Cette affaire n’est pas sans rappeler d’autres luttes dans lesquelles la Fédération Nationale des Maisons des Potes s’est engagée. Au-delà même du cas des mineurs marocains, dont les droits n’étaient pas les mêmes que ceux de leurs homologues français, la situation plus récente des médecins étrangers, qui représentent d’ailleurs l’essentiel du personnel des services d’urgence, porte en elle les mêmes marqueurs racistes et discriminatoires.  

 

Face à la multiplicité de ces situations, l’union semble nécessaire. «Nous nous battons pour que les droits de l’homme soient respectés partout dans le monde et même pas chez nous » osera l’un des cheminots présents. L’appel à l’égalité des cheminots marocains est donc lancé à la fois à la SNCF, mais également adressé aux structures syndicales et aux autres populations victimes de discriminations.

La discrimination semble d’autant plus compliquée à combattre qu’elle parait dans ce cas institutionnalisée. Ici, les ouvriers marocains sont porteurs d’un stigmate, provoqué par le double processus d’exploitation économique et d’ostracisation sociale dont ils font l’objet.  Le philosophe italien Agamben disait que « la souveraineté d’un état se mesure moins à sa capacité à produire de la règle qu’à décréter de l’exception ». Comment expliquer sinon, que les prisons américaines soient de nos jours plus remplies de populations noires que sous l’esclavage ? Selon le sociologue Wacquant, le new Jim crow a remplacé le Jim Crow, qui correspondait au régime juridique exceptionnel des noirs américains. Le racisme institutionnel a remplacé celui autrefois légalisé.
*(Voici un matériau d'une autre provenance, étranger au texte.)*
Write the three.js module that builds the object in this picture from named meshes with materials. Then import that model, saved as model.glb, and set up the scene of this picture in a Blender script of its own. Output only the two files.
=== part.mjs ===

De la même manière, la collaboration pleine et entière de la SNCF sous le régime de Vichy, marquée par un racisme légal, s’est mue en pratiques discriminatoires exceptionnelles et pourtant institutionnalisées, à l’encontre des cheminots marocains.

 

Il n’aura donc pas fallu attendre si longtemps pour que renaisse un racisme latent  à l’égard de nouvelles populations au sein de la célèbre compagnie ferroviaire, à peine 20 ans après les départs si  nombreux, de trains estampillés  du label SNCF pour les camps de la mort.